Pan Stanisław dnia, w którym zginęła jego córka, nie zapomni nigdy. Po południu zadzwoniła do niego przerażona żona i krzyczała do słuchawki: - Wojtek zamordował Anię!
Gdy pan Stanisław dojechał do domu, policja już go nie wpuściła za próg.
Jego córka nie miała łatwego życia z mężem. Awanturował się od początku małżeństwa. Niespełna miesiąc po ślubie, w Wigilię, zrobił żonie awanturę i próbował siłą zedrzeć z jej palca obrączkę. Potem było tylko gorzej.

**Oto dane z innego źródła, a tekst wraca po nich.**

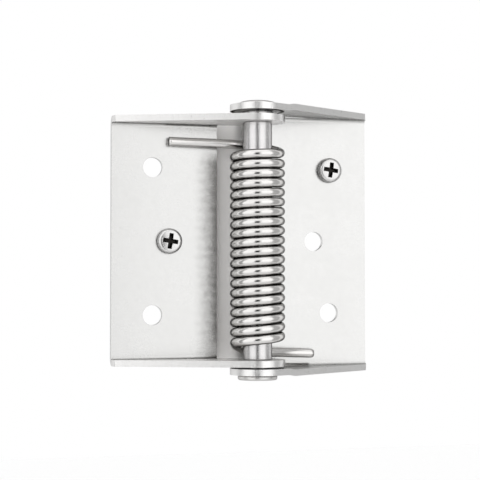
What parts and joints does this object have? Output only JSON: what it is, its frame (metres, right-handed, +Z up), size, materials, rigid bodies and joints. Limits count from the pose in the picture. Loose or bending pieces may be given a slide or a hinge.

Po urodzeniu Karolka wyładowywał na nim swoje frustracje. Gdy dowiedział się o planowanych chrzcinach, zwabił Anię do pokoju hotelowego i zamknął w łazience, by nie pojawiła się na uroczystości.
-Musieliśmy przekładać chrzciny - opowiada pan Stanisław. W sierpniu strącił z łóżka Karolka i uderzył go w twarz. Ania poszła na policję.
Po tym zdarzeniu Wojciech S. dostał sądowy zakaz zbliżania się do dziecka.
- Musiał planować zbrodnię, bo w domu Ani pojawił się w puchowej kurtce i czapce, choć na zewnątrz było ciepło. Dopadł żonę w kuchni. Dźgał ją, aż złamał ostrze noża. Potem uciekł. Dwa dni się ukrywał w Tarnowie, a potem skoczył z wieżowca. Karolek (1,5 r.) został bez rodziców. Pan Stanisław nie ma pieniędzy, by opiekować się wnukiem. Ledwo mu wystarcza na utrzymanie i spłacenie długów. Modli się, by chłopczyk nie trafił w ręce rodziców mordercy.